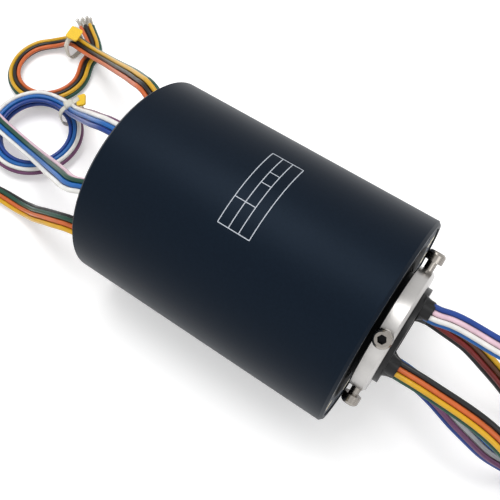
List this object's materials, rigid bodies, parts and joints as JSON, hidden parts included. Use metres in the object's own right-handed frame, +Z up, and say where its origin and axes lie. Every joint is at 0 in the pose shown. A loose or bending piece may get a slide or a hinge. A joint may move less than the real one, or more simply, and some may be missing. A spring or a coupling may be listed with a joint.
{
  "type": "slip ring",
  "caption": "Through-bore slip ring: dark anodised cylindrical housing, a rotor sleeve with a clamp collar and radial screws, and bundled coloured leads at both ends.",
  "frame": {"origin": "on the axis of the shaft bore, in the plane of the housing tube's front end", "axes": "+X along the bore, out of the clamp collar; +Z up as it lies on its side; +Y completes the right-handed frame"},
  "size_m": [0.394, 0.158, 0.086],
  "materials": {
    "anodised_housing": "matte blue-black anodised aluminium",
    "anodised_cap": "dark anodised, turned face",
    "bare_aluminium": "bare machined",
    "steel_posts": "turned",
    "zinc_screws": "bright zinc plated",
    "bearing_steel": "ground and polished",
    "seal_rubber": "matte",
    "black_epoxy": "cast, semi-gloss",
    "brown_laminate": "moulded",
    "brush_graphite": "silver graphite, matte",
    "spring_bronze": "rolled strip",
    "green_board": "solder mask",
    "sleeve_metal": "turned",
    "black_plastic": "turned",
    "gold_rings": "gold plated, polished track",
    "cream_plastic": "moulded",
    "cage_brass": "pressed",
    "spring_steel": "phosphated",
    "satin_collar": "satin nickel plated, turned",
    "screw_steel": "bright",
    "lead_insulation": "smooth extruded insulation in many colours",
    "tie_nylon": "natural nylon, slightly translucent",
    "yellow_tag": "yellow marker"
  },
  "bodies": {
    "stator": {"housing_tube": "anodised_housing", "front_cap": "anodised_cap", "rear_cap": "anodised_cap", "support_ring": "bare_aluminium", "frame_posts": "steel_posts", "post_screws": "zinc_screws", "support_screws": "zinc_screws", "outer_races": "bearing_steel", "front_seal": "seal_rubber", "stator_potting": "black_epoxy", "brush_holders": "brown_laminate", "brushes": "brush_graphite", "leaf_springs": "spring_bronze", "terminal_boards": "green_board", "board_screws": "zinc_screws", "rear_bundle_1": "lead_insulation", "rear_bundle_2": "lead_insulation", "rear_bundle_3": "lead_insulation", "rear_bundle_4": "lead_insulation", "rear_coil_1": "lead_insulation", "rear_coil_2": "lead_insulation", "rear_coil_3": "lead_insulation", "rear_coil_4": "lead_insulation", "rear_lead_tail": "lead_insulation", "cable_tie_1": "tie_nylon", "cable_tie_2": "tie_nylon", "rear_ties": "tie_nylon", "marker_tag_1": "yellow_tag", "marker_tag_2": "yellow_tag"},
    "rotor": {"shaft_sleeve": "sleeve_metal", "ring_barrel": "black_plastic", "contact_rings": "gold_rings", "barrier_rings": "cream_plastic", "inner_races": "bearing_steel", "bearing_balls": "bearing_steel", "ball_cages": "cage_brass", "retaining_ring": "spring_steel", "clamp_collar": "satin_collar", "rotor_potting": "black_epoxy", "front_bundle_1": "lead_insulation", "front_bundle_2": "lead_insulation", "front_bundle_3": "lead_insulation", "front_bundle_4": "lead_insulation", "front_coil_1": "lead_insulation", "front_coil_2": "lead_insulation", "front_ties": "tie_nylon"},
    "clamp_screw_1": {"clamp_screw_1": "screw_steel"},
    "clamp_screw_2": {"clamp_screw_2": "screw_steel"},
    "clamp_screw_3": {"clamp_screw_3": "screw_steel"},
    "clamp_screw_4": {"clamp_screw_4": "screw_steel"}
  },
  "joints": [
    {"name": "rotor_spin", "type": "hinge", "parent": "stator", "child": "rotor", "pos_m": [0, 0, 0], "axis": [1, 0, 0], "continuous": true},
    {"name": "clamp_screw_1_travel", "type": "slide", "parent": "rotor", "child": "clamp_screw_1", "axis": [0, 0.5299, -0.848], "range_m": [-0.002, 0.0028]},
    {"name": "clamp_screw_2_travel", "type": "slide", "parent": "rotor", "child": "clamp_screw_2", "axis": [0, 0.848, 0.5299], "range_m": [-0.002, 0.0028]},
    {"name": "clamp_screw_3_travel", "type": "slide", "parent": "rotor", "child": "clamp_screw_3", "axis": [0, -0.5299, 0.848], "range_m": [-0.002, 0.0028]},
    {"name": "clamp_screw_4_travel", "type": "slide", "parent": "rotor", "child": "clamp_screw_4", "axis": [0, -0.848, -0.5299], "range_m": [-0.002, 0.0028]}
  ]
}
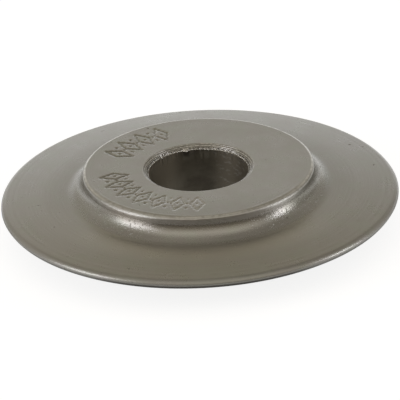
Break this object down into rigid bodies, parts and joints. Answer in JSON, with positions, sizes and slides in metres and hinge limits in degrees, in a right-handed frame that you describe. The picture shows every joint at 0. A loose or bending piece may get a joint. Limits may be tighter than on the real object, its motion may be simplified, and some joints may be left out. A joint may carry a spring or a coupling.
{
  "type": "pipe cutter wheel",
  "caption": "Round steel pipe cutter wheel: a thick hub with a plain chamfered bore, a hollow root fillet and a thin tapered disc with a bevelled cutting edge.",
  "frame": {"origin": "centre of the bore at the lower hub face, on which the wheel lies", "axes": "+Z along the bore axis, from the lower hub face to the upper one; X and Y are free, as the wheel is round"},
  "size_m": [0.0508, 0.0508, 0.0084],
  "materials": {
    "tool_steel": "satin, turned and hardened, brown-grey, with small nicks on its edges"
  },
  "bodies": {
    "root": {"cutter_wheel": "tool_steel"}
  },
  "joints": []
}
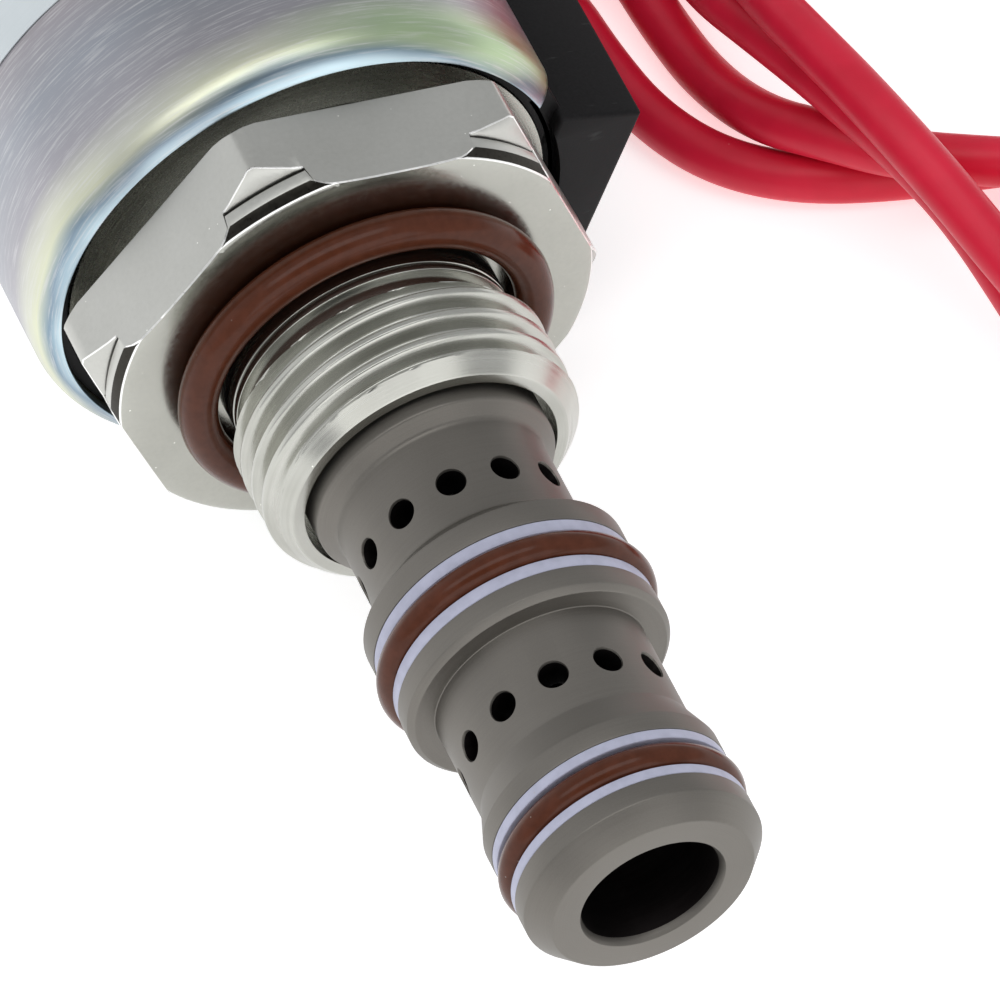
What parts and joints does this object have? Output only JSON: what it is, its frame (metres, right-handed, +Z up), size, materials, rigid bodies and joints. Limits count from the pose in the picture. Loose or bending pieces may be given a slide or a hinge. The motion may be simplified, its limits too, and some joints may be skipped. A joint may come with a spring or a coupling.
{
  "type": "cartridge valve",
  "caption": "Solenoid-operated spool cartridge valve with a ported, sealed cage, threaded hex adapter and coil with two lead wires, lying on its side.",
  "frame": {"origin": "centre of the footprint, on the surface that the valve lies on, measured without the lead wires", "axes": "+Y along the valve's axis from the nose towards the coil, +Z up from the surface, +X towards the lead wires"},
  "size_m": [0.0847, 0.1079, 0.0335],
  "materials": {
    "nickel_grey": "matte grey hard-nickel plated steel",
    "seal_brown": "brown fluorocarbon rubber with a soft sheen",
    "ptfe_white": "white PTFE, matte",
    "zinc_nickel": "satin zinc-nickel plated steel",
    "stainless": "bright drawn stainless steel",
    "soft_iron": "turned soft magnetic steel",
    "ground_steel": "hardened and ground steel",
    "brass_shim": "brass",
    "zinc_plate": "iridescent clear zinc-plated steel",
    "black_moulding": "matte black glass-filled nylon",
    "copper_wire": "enamelled copper wire",
    "label_film": "blank silver-grey film",
    "seal_black": "black nitrile rubber",
    "lead_red": "crimson silicone insulation with a soft sheen",
    "tinned_copper": "tinned copper strands",
    "tie_black": "black nylon"
  },
  "bodies": {
    "valve": {"cage": "nickel_grey", "nose_o_ring": "seal_brown", "nose_backup_front": "ptfe_white", "nose_backup_rear": "ptfe_white", "middle_o_ring": "seal_brown", "middle_backup_front": "ptfe_white", "middle_backup_rear": "ptfe_white", "hex_adapter": "zinc_nickel", "hex_o_ring": "seal_brown", "guide_tube": "stainless", "pole_piece": "soft_iron", "residual_shim": "brass_shim", "return_spring": "stainless", "coil_can": "zinc_plate", "front_flux_washer": "zinc_plate", "rear_flux_washer": "zinc_plate", "bobbin": "black_moulding", "winding": "copper_wire", "coil_moulding": "black_moulding", "lead_crimps": "brass_shim", "coil_label": "label_film", "coil_nut": "zinc_nickel", "nut_o_ring": "seal_black", "lower_lead": "lead_red", "upper_lead": "lead_red", "lead_coil": "lead_red", "lower_lead_end": "tinned_copper", "upper_lead_end": "tinned_copper", "lead_tie": "tie_black"},
    "armature": {"armature": "soft_iron", "push_link": "stainless"},
    "spool": {"spool": "ground_steel"}
  },
  "joints": [
    {"name": "armature_slide", "type": "slide", "parent": "valve", "child": "armature", "axis": [0, 1, 0], "range_m": [0, 0.0024], "stiffness_N_per_m": 1800, "springref_m": -0.004, "deforming": ["return_spring"]},
    {"name": "spool_slide", "type": "slide", "parent": "valve", "child": "spool", "axis": [0, 1, 0], "range_m": [0, 0.0024]}
  ],
  "couplings": [
    {"joint": "spool_slide", "follows": "armature_slide", "ratio": 1}
  ]
}
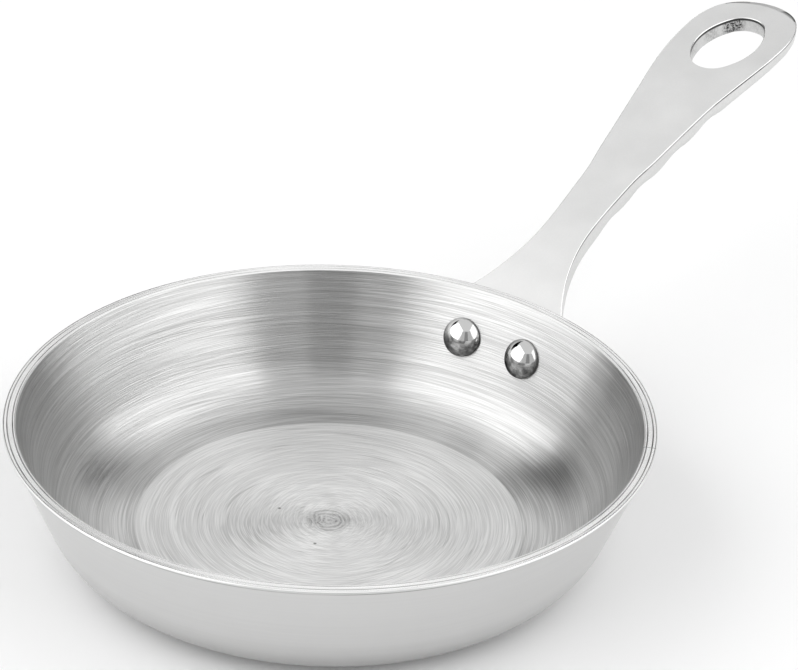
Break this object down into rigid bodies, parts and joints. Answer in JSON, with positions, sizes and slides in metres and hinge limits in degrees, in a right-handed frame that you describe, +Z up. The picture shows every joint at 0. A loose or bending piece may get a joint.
• • • • • • •
▶ Challenge
Reply with nothing but the number of lines that contain the word "metres".

▶ Output of the task
4